DATASET SECTION:
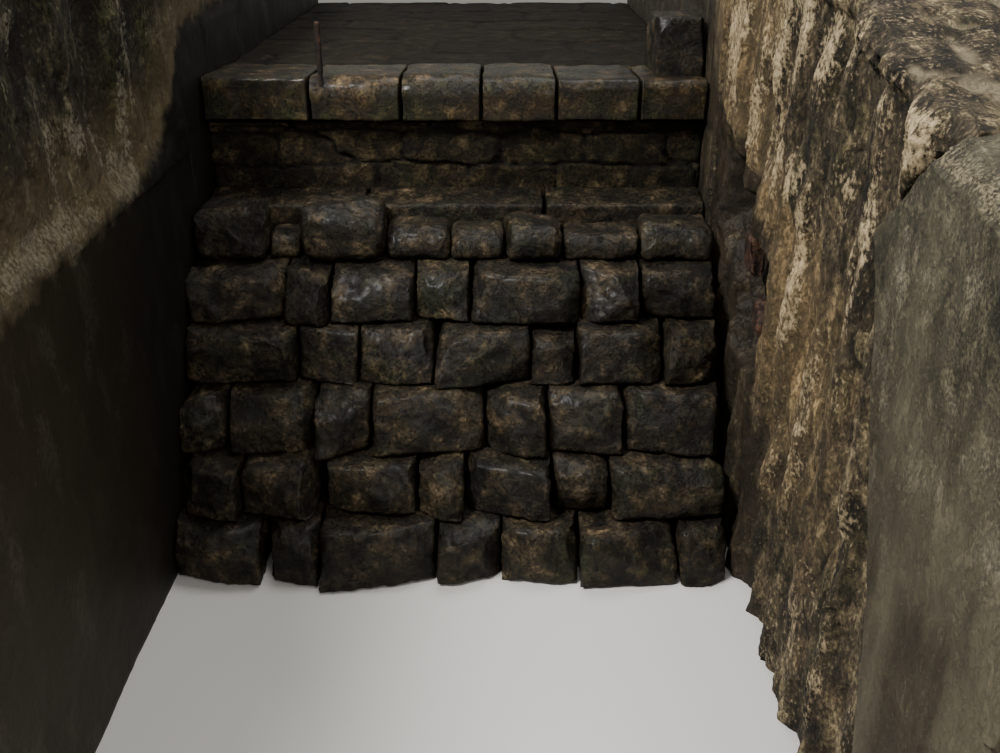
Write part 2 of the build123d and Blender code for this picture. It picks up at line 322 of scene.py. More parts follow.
wall_sunk, wall_own, wall_lean = rubble(
    x + waver, z + 0.3 * waver, drop_stone, drop_course, drop_joint, 5
)
on_bed = core_side == approach_bed
on_wall = np.isin(core_side, (upstream_end, drop_wall))
sunk = np.where(on_bed, bed_sunk, wall_sunk * on_wall)
own = np.where(on_bed, bed_own, wall_own)
tilt = np.where(on_bed, bed_tilt * bed_lean, drop_tilt * wall_lean * on_wall)
core_relief = tilt - joint_depth * sunk * np.where(on_bed, 0.6, 1) - drop_setback * own * on_wall
core_relief += np.where(on_wall, 0.007, 0.004) * (noise(core_rings, 0.09, 5, 11) - 1)
core_skin = raised(core_rings, core_relief * (core_side > 0))
core_values = capped(np.stack([sunk, own, np.broadcast_to(on_bed, sunk.shape)], axis=-1), 3)
core_marks = dict(zip(("joint", "stone", "silt"), np.moveaxis(core_values, -1, 0)))
skin("weir_core_masonry", [(capped(core_skin, 3), core_marks)], silted_rubble, "weir_stone", "weir_core")

# Lower face. Five courses of split stones, set on the sloping bed with open joints. Their faces are
# left rough from the hammer, lean back a little and stand out unevenly.

course_heights = (0.2, 0.18, 0.21, 0.19, 0.18)
stone_widths = (0.33, 0.215, 0.43, 0.24, 0.29, 0.37, 0.18)
stone_projections = (0.008, 0.052, 0, 0.03, 0.074, 0.018, 0.06, 0.004, 0.04, 0.024, 0.066)
stone_batter = np.radians(14)
facing_depth = 0.3
facing_arris = 0.016
facet_slope = 0.036
facing_knock = 0.03
open_joint = 0.008
face_run = (slab_low.y - core_low.y) / slab_low.z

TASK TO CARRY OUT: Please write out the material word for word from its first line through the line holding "# left rough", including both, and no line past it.

TASK RESULT:
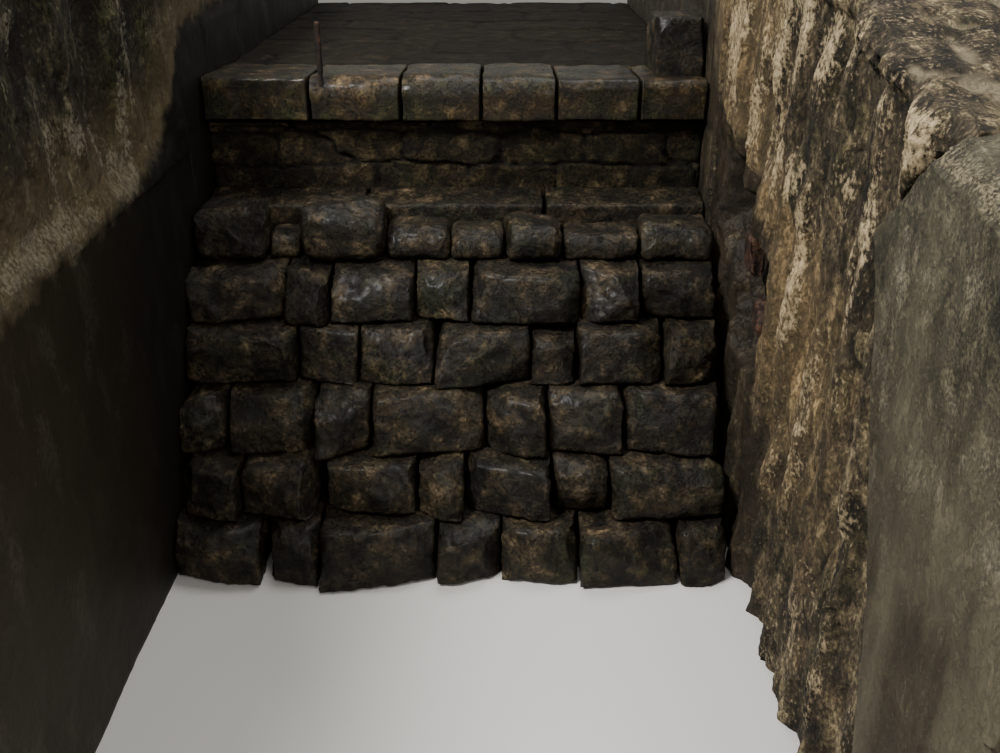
Write part 2 of the build123d and Blender code for this picture. It picks up at line 322 of scene.py. More parts follow.
wall_sunk, wall_own, wall_lean = rubble(
    x + waver, z + 0.3 * waver, drop_stone, drop_course, drop_joint, 5
)
on_bed = core_side == approach_bed
on_wall = np.isin(core_side, (upstream_end, drop_wall))
sunk = np.where(on_bed, bed_sunk, wall_sunk * on_wall)
own = np.where(on_bed, bed_own, wall_own)
tilt = np.where(on_bed, bed_tilt * bed_lean, drop_tilt * wall_lean * on_wall)
core_relief = tilt - joint_depth * sunk * np.where(on_bed, 0.6, 1) - drop_setback * own * on_wall
core_relief += np.where(on_wall, 0.007, 0.004) * (noise(core_rings, 0.09, 5, 11) - 1)
core_skin = raised(core_rings, core_relief * (core_side > 0))
core_values = capped(np.stack([sunk, own, np.broadcast_to(on_bed, sunk.shape)], axis=-1), 3)
core_marks = dict(zip(("joint", "stone", "silt"), np.moveaxis(core_values, -1, 0)))
skin("weir_core_masonry", [(capped(core_skin, 3), core_marks)], silted_rubble, "weir_stone", "weir_core")

# Lower face. Five courses of split stones, set on the sloping bed with open joints. Their faces are
# left rough from the hammer, lean back a little and stand out unevenly.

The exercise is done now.